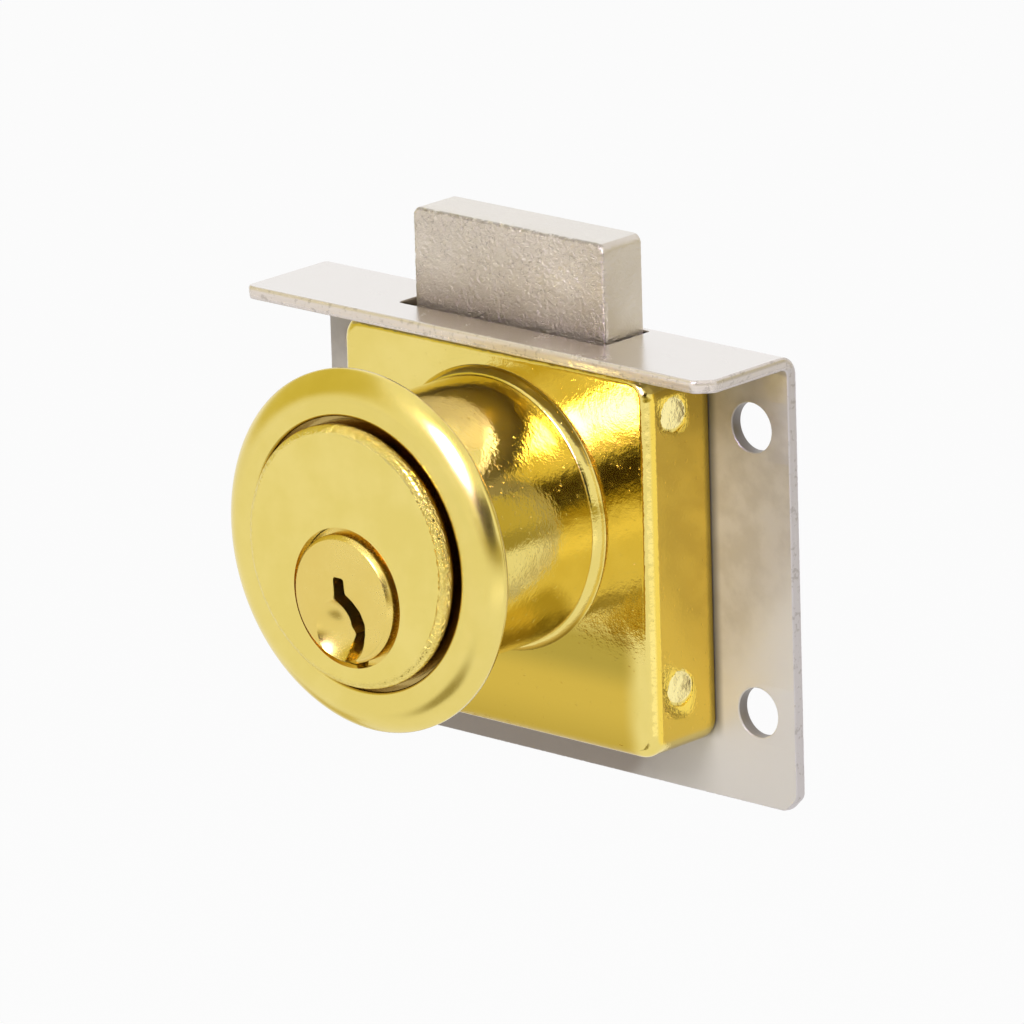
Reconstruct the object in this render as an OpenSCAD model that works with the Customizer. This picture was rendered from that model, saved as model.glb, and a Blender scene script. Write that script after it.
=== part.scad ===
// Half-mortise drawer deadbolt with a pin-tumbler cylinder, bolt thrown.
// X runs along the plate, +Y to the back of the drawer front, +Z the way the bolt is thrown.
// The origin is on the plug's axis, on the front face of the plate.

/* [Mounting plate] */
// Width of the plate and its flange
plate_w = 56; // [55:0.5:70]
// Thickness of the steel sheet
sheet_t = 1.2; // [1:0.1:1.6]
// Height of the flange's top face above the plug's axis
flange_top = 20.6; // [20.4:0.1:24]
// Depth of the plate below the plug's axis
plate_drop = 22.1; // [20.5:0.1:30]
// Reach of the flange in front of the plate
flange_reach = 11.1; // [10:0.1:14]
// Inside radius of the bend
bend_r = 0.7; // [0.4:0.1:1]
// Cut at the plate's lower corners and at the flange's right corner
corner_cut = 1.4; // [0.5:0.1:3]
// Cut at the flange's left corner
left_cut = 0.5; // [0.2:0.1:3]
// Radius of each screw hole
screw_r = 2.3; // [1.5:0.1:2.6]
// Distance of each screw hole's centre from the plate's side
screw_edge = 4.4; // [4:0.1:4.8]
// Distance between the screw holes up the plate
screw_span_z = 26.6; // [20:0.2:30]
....
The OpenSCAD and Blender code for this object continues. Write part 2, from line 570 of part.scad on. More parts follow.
....
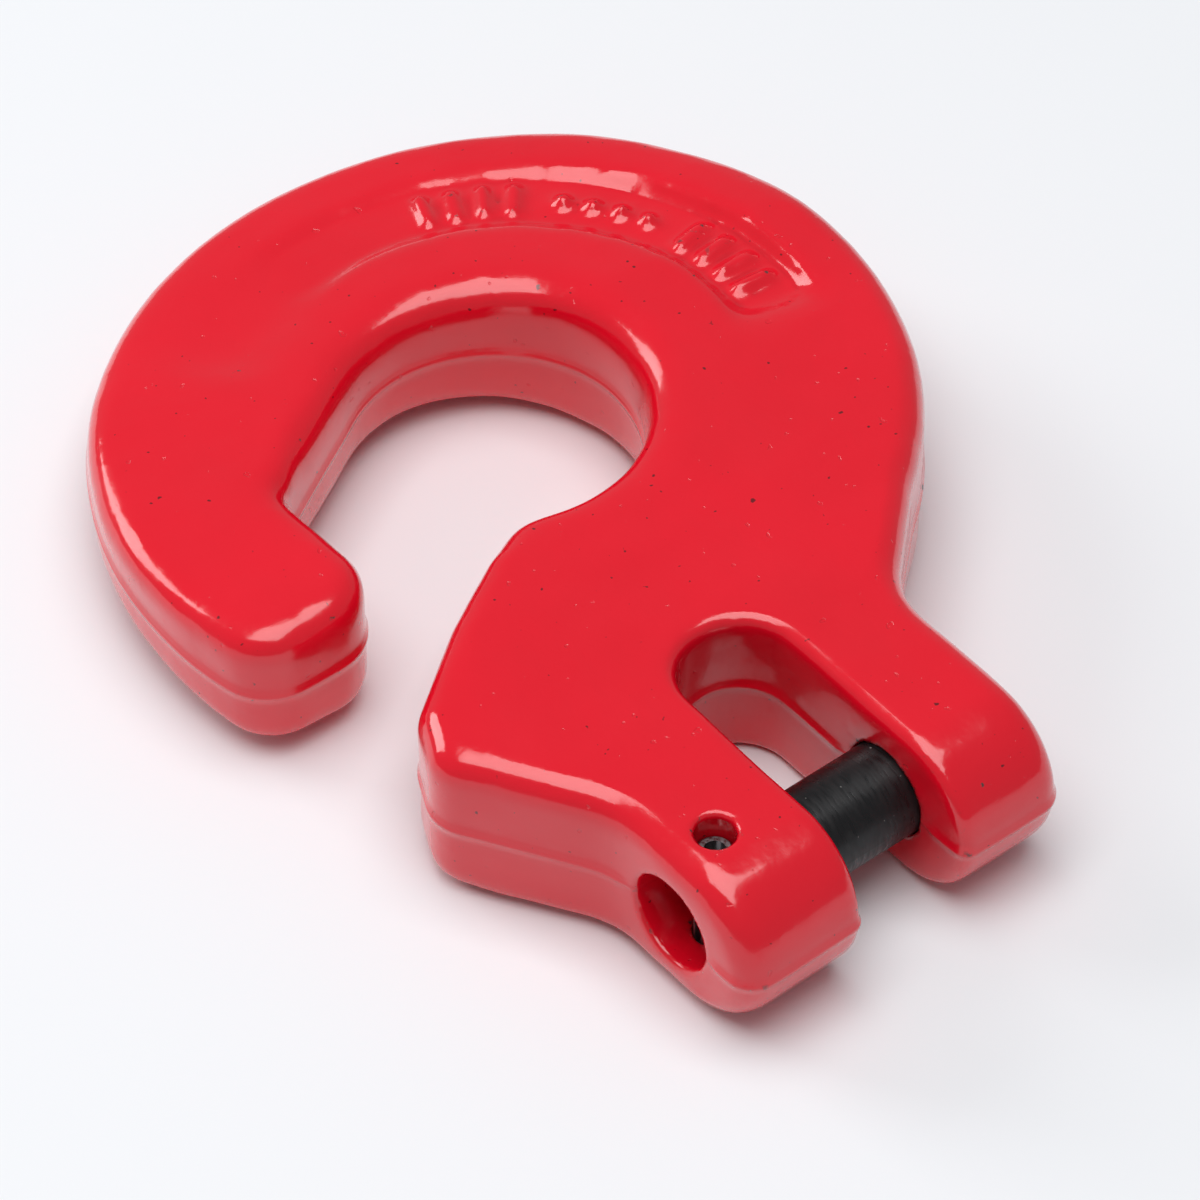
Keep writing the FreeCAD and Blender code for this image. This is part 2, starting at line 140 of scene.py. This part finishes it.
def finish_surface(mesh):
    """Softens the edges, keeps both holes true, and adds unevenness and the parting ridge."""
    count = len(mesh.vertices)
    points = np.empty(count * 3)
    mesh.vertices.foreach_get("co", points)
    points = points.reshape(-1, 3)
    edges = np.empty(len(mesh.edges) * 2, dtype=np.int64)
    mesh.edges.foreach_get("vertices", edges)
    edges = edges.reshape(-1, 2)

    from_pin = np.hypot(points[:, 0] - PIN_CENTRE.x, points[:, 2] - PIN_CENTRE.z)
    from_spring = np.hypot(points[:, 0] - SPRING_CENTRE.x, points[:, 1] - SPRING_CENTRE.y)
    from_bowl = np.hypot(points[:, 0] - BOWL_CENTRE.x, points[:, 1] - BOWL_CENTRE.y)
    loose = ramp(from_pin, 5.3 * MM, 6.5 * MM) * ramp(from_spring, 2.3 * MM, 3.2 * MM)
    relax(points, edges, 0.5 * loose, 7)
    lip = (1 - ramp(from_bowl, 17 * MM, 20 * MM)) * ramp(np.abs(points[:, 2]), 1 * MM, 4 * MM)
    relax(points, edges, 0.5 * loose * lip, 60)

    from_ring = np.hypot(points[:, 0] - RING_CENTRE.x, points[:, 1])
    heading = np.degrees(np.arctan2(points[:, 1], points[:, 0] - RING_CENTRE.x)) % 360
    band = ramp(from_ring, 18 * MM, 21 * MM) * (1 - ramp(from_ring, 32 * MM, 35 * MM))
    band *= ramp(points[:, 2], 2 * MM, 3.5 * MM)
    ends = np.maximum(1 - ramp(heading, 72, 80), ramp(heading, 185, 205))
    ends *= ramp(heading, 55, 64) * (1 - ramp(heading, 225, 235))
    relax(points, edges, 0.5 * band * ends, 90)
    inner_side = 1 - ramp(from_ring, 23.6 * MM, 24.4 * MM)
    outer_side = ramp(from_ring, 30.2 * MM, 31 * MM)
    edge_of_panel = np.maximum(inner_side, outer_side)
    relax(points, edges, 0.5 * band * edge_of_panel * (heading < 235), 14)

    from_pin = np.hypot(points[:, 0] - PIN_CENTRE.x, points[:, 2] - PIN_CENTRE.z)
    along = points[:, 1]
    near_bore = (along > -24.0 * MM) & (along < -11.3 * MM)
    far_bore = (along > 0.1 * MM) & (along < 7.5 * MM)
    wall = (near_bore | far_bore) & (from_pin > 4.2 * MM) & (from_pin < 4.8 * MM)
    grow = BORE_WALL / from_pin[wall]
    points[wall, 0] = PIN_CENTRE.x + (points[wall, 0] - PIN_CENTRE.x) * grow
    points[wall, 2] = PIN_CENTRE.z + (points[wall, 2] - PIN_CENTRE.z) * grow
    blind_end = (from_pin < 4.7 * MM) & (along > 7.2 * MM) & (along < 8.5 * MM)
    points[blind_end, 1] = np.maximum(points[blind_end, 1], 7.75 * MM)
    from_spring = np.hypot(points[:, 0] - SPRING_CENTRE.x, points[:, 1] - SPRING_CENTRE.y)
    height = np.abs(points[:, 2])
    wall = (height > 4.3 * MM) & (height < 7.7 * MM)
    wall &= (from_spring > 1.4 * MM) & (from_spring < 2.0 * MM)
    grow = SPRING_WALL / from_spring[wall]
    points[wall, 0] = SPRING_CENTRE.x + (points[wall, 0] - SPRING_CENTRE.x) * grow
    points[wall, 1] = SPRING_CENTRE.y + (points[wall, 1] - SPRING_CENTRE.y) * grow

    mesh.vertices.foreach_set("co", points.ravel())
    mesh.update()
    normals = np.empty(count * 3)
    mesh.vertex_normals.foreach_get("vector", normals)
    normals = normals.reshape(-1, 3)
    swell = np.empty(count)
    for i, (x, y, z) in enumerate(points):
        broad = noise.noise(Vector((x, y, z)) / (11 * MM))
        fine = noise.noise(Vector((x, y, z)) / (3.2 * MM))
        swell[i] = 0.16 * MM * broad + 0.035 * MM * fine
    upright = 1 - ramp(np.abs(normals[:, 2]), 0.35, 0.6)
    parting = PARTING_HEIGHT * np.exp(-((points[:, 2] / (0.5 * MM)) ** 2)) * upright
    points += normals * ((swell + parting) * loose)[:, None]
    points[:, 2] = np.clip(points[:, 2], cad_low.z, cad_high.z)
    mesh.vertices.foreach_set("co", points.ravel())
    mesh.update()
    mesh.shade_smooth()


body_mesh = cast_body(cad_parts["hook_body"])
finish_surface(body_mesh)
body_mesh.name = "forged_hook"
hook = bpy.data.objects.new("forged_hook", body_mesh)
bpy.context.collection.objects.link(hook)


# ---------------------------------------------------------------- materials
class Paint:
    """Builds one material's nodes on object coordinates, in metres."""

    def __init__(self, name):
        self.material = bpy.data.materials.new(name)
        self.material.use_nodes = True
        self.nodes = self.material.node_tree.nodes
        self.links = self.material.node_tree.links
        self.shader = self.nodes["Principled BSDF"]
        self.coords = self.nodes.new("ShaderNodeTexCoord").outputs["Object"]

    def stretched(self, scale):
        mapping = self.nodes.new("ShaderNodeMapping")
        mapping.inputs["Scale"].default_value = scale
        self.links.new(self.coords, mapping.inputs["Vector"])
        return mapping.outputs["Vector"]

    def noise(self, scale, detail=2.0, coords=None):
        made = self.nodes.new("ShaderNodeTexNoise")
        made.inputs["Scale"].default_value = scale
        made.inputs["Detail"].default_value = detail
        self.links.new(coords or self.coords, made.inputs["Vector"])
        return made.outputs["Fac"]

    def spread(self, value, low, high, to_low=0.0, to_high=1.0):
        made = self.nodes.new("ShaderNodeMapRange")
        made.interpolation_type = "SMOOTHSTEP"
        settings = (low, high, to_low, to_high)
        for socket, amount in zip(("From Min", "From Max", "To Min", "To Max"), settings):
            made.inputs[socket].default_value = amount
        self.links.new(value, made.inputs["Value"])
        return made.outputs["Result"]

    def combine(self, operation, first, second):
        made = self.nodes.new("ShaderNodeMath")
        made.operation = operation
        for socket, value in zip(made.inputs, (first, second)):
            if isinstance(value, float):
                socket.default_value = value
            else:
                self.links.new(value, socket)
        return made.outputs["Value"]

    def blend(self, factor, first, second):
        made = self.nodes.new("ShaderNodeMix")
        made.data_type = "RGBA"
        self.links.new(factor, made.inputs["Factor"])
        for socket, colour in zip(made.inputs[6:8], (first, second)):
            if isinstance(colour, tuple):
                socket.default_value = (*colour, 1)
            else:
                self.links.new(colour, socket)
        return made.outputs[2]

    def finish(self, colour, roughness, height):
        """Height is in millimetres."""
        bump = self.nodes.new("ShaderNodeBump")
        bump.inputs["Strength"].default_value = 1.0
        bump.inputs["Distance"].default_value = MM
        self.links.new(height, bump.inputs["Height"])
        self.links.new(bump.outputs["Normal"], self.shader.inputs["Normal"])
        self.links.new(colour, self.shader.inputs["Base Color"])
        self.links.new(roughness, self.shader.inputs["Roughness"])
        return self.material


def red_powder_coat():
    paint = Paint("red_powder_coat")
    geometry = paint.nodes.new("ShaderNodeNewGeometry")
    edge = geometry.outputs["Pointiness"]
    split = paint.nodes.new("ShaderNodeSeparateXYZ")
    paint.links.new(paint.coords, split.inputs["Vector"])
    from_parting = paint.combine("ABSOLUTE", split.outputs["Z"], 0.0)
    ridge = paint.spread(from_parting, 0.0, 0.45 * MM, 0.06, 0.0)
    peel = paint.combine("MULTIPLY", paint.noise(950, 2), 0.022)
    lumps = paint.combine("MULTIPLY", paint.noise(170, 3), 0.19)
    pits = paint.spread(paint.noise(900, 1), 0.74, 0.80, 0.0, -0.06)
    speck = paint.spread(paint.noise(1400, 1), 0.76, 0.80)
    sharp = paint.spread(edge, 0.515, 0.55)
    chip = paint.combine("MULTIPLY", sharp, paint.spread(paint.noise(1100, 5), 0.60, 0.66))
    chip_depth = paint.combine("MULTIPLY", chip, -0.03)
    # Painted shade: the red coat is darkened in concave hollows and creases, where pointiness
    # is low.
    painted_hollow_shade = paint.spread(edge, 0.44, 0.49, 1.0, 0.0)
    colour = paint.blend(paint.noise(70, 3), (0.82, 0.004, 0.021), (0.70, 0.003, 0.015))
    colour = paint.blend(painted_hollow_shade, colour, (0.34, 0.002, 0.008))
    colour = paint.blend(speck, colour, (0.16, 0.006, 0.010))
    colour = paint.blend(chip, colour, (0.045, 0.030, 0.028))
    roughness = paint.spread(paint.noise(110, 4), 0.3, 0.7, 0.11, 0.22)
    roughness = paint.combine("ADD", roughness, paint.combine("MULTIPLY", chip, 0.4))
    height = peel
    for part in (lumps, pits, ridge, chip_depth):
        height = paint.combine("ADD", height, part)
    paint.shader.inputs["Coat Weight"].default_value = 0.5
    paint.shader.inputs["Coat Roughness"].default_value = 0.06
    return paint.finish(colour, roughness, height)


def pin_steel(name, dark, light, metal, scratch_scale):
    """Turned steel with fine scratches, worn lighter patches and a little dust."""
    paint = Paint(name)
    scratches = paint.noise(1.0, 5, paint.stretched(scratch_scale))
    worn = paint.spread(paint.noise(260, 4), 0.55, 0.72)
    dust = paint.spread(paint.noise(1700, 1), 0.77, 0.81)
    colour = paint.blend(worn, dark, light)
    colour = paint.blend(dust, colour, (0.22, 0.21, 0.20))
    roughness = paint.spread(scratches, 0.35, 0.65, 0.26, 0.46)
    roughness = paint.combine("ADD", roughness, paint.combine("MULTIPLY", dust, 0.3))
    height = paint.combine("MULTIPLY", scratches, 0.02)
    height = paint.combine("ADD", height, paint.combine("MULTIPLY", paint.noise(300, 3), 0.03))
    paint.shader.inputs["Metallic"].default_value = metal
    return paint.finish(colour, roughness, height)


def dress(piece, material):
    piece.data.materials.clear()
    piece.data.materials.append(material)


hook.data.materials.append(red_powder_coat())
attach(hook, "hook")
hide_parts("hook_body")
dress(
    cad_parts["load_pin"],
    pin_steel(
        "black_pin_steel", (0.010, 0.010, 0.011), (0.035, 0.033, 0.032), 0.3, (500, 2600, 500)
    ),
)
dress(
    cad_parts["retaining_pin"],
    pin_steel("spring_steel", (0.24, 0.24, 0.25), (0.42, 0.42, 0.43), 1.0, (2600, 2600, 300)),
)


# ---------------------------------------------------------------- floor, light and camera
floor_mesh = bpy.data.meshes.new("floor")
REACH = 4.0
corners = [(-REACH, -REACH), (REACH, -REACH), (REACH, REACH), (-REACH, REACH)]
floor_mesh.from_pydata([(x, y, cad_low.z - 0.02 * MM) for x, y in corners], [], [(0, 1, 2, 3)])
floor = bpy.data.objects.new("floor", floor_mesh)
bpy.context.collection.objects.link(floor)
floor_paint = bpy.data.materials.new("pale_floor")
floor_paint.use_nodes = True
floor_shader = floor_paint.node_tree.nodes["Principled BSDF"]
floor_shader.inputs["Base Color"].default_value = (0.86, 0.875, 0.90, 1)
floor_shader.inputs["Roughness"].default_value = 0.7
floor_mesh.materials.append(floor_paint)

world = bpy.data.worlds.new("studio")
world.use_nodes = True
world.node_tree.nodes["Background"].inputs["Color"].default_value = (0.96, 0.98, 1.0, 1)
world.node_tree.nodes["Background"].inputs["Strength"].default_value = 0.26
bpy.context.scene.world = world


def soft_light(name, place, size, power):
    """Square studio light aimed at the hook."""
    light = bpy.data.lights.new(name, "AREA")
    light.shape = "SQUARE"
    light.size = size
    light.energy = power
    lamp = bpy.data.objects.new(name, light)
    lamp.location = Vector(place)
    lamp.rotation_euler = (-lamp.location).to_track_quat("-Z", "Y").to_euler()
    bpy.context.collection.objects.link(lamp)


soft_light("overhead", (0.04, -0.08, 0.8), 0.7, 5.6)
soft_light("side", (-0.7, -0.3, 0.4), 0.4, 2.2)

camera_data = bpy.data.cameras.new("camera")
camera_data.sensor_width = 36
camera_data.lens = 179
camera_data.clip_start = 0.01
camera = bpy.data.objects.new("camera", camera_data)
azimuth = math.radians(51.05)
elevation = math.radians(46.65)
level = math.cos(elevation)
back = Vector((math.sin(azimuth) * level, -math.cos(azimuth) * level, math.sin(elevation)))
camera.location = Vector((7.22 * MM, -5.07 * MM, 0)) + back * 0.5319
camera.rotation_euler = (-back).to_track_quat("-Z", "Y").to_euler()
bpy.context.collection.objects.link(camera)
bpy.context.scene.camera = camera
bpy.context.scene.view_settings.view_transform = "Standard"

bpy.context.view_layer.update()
....
WORK REQUIRED:
Output only the lines from the one containing "Reconstruct the object" through the one containing "of the plate.", inclusive, exactly as written.

COMPLETED TASK:
Reconstruct the object in this render as an OpenSCAD model that works with the Customizer. This picture was rendered from that model, saved as model.glb, and a Blender scene script. Write that script after it.
=== part.scad ===
// Half-mortise drawer deadbolt with a pin-tumbler cylinder, bolt thrown.
// X runs along the plate, +Y to the back of the drawer front, +Z the way the bolt is thrown.
// The origin is on the plug's axis, on the front face of the plate.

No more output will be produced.